• [TASK DETAILS]: Repeat each line word for word.
= = = = = = =
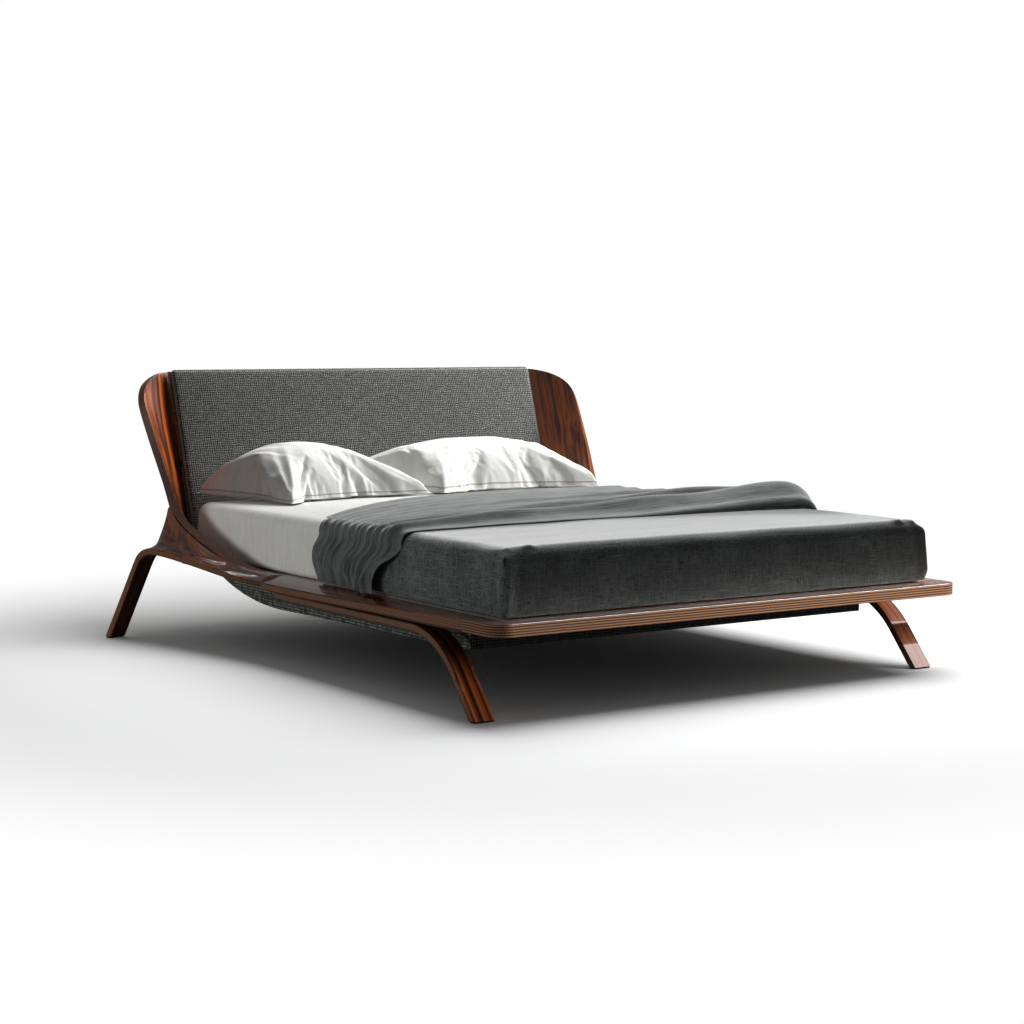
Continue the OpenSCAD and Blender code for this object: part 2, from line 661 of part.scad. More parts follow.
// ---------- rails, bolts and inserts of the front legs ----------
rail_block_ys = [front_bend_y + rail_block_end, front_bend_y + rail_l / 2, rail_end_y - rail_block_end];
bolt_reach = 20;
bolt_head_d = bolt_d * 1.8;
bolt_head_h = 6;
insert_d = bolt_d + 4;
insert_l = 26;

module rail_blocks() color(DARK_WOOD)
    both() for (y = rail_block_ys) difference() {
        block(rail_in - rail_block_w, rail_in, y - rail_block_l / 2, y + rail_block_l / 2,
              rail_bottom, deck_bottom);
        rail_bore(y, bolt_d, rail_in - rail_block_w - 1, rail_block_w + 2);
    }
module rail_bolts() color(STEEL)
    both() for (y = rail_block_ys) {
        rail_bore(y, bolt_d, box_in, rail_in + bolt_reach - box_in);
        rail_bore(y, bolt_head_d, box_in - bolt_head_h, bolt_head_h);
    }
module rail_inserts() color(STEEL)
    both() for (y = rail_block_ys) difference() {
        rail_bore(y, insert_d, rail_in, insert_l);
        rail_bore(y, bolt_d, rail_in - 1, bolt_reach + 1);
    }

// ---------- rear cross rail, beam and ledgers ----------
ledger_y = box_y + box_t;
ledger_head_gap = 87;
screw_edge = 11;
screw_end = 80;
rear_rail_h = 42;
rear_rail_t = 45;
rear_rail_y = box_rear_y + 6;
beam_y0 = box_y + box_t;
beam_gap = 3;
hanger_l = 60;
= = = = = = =
• [SOLUTION]:
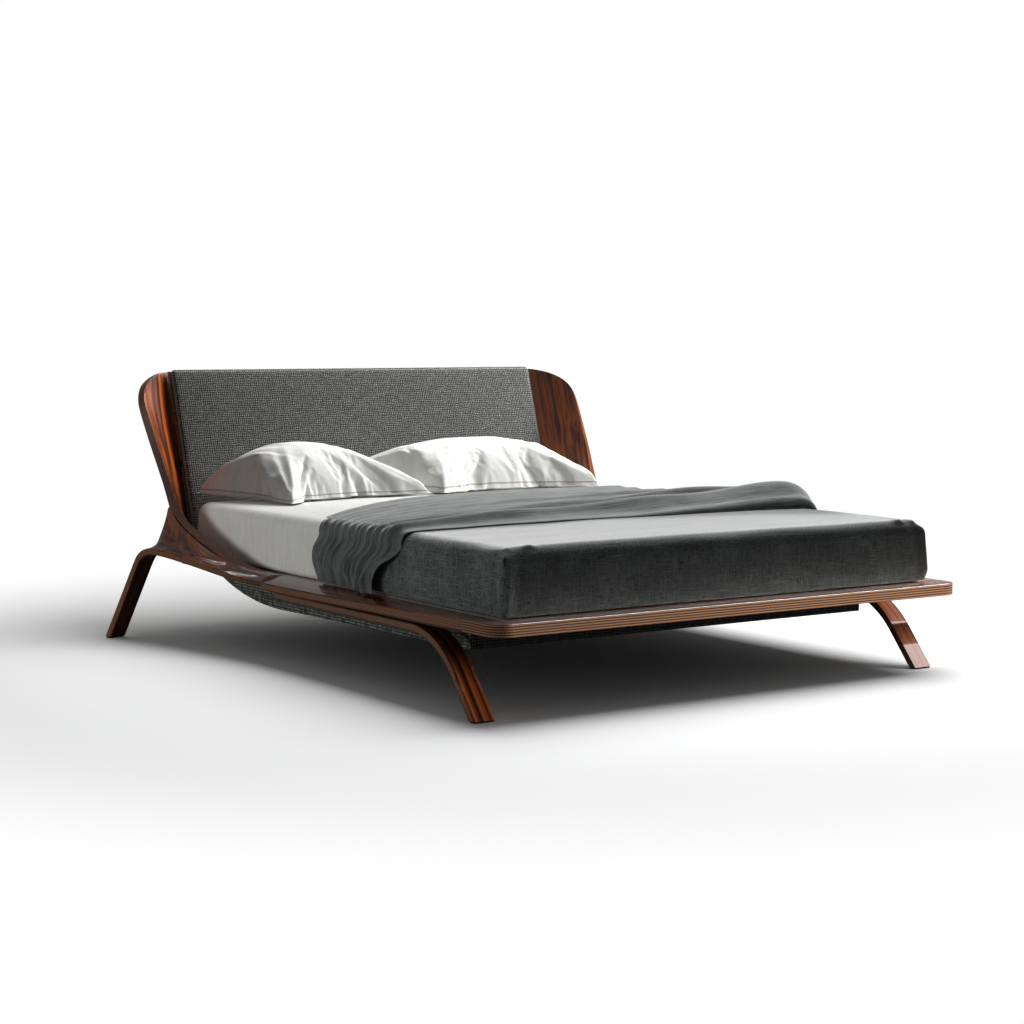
Continue the OpenSCAD and Blender code for this object: part 2, from line 661 of part.scad. More parts follow.
// ---------- rails, bolts and inserts of the front legs ----------
rail_block_ys = [front_bend_y + rail_block_end, front_bend_y + rail_l / 2, rail_end_y - rail_block_end];
bolt_reach = 20;
bolt_head_d = bolt_d * 1.8;
bolt_head_h = 6;
insert_d = bolt_d + 4;
insert_l = 26;

module rail_blocks() color(DARK_WOOD)
    both() for (y = rail_block_ys) difference() {
        block(rail_in - rail_block_w, rail_in, y - rail_block_l / 2, y + rail_block_l / 2,
              rail_bottom, deck_bottom);
        rail_bore(y, bolt_d, rail_in - rail_block_w - 1, rail_block_w + 2);
    }
module rail_bolts() color(STEEL)
    both() for (y = rail_block_ys) {
        rail_bore(y, bolt_d, box_in, rail_in + bolt_reach - box_in);
        rail_bore(y, bolt_head_d, box_in - bolt_head_h, bolt_head_h);
    }
module rail_inserts() color(STEEL)
    both() for (y = rail_block_ys) difference() {
        rail_bore(y, insert_d, rail_in, insert_l);
        rail_bore(y, bolt_d, rail_in - 1, bolt_reach + 1);
    }

// ---------- rear cross rail, beam and ledgers ----------
ledger_y = box_y + box_t;
ledger_head_gap = 87;
screw_edge = 11;
screw_end = 80;
rear_rail_h = 42;
rear_rail_t = 45;
rear_rail_y = box_rear_y + 6;
beam_y0 = box_y + box_t;
beam_gap = 3;
hanger_l = 60;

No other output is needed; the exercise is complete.